Entendida como el vehículo insustituible de la verdad, la palabra se ausentó de las relaciones entre el Gobierno y el campo. Una y otra vez, los pacientes representantes de las entidades rurales mantuvieron largas reuniones con Alberto Fernández y otros voceros oficiales para descubrir con asombro que en la siguiente reunión éstos negaban lo que habían dicho en la reunión anterior.
Entre la gente del campo y la gente de la ciudad media, por lo pronto, una distancia cultural.
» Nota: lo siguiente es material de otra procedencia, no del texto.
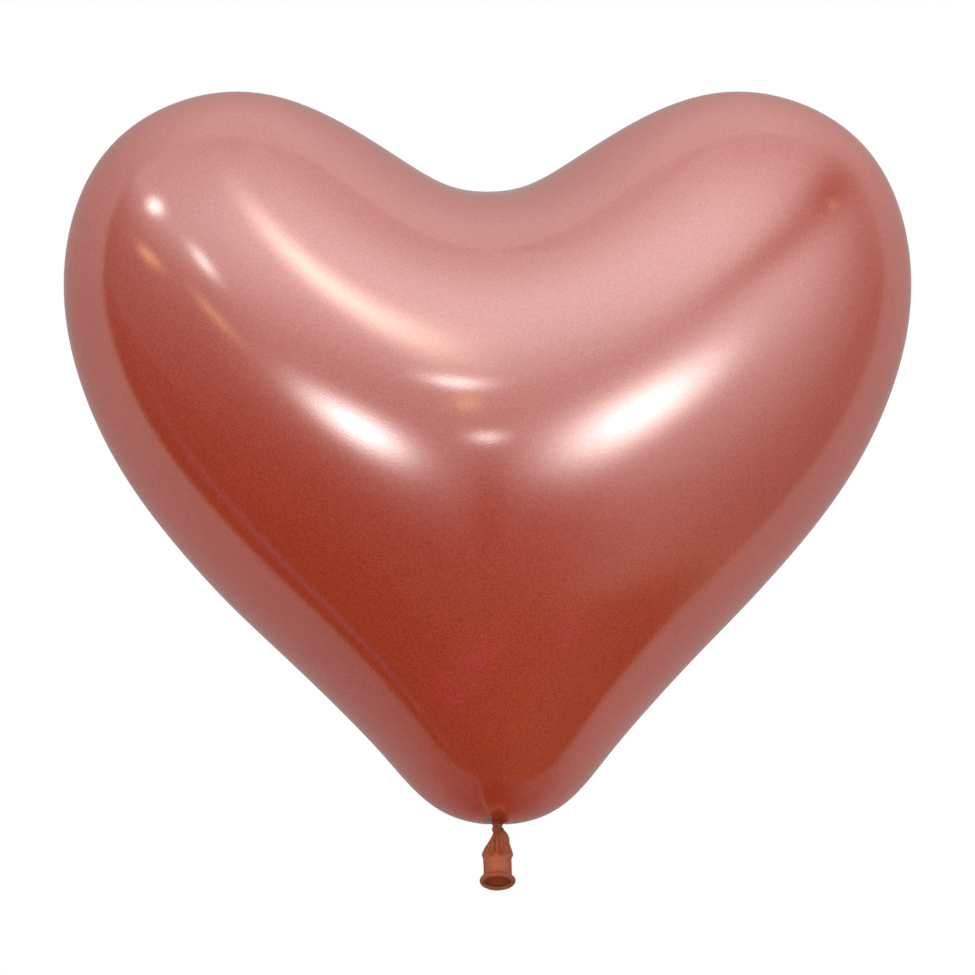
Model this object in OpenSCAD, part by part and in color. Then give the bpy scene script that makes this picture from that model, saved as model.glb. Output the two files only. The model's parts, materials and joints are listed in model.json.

Cuando se puso a estudiar los instintos básicos del ser humano, el gran sociólogo Vilfredo Pareto destacó a dos por encima de todos: la persistencia de los agregados y el instinto de las combinaciones . Ligado a la tierra y a la palabra empeñada, el hombre de campo encarna la persistencia de los agregados. Hábil, movedizo, maleable, el hombre de la ciudad cultiva, en cambio, el instinto de las combinaciones. En el campo, la palabra vale más. En la ciudad, lo esencial es ubicarse.
Este contraste se acentúa al extremo cuando hablan un hombre de campo y un político. Mientras los ruralistas salían entonces de una reunión convencidos de que la palabra había sido dada, para los políticos que habían hablado con ellos, y sobre todo para el político que a todos comanda, la palabra empeñada era sólo un astuto disfraz destinado a ocultar lo que él quiere de veras: doblegar al campo, ponerlo de rodillas, para extender aún más el círculo de su dominación. Este constante ir y venir terminó por indignar al campo. Es que in-dignarse es la reacción natural de todo aquel a quien le desconocen su dignidad. A partir de este momento, ninguna de las historia que inventaba el pastor de la fábula convenció a los demás pastores, interponiéndose entre ellos un insalvable muro cultural. Si Kirchner llegara a cambiar de idea y decidiera en consecuencia hablar de veras con el campo, aún le quedaría por cumplir una difícil tarea: convencer a los demás pastores de que ha cambiado.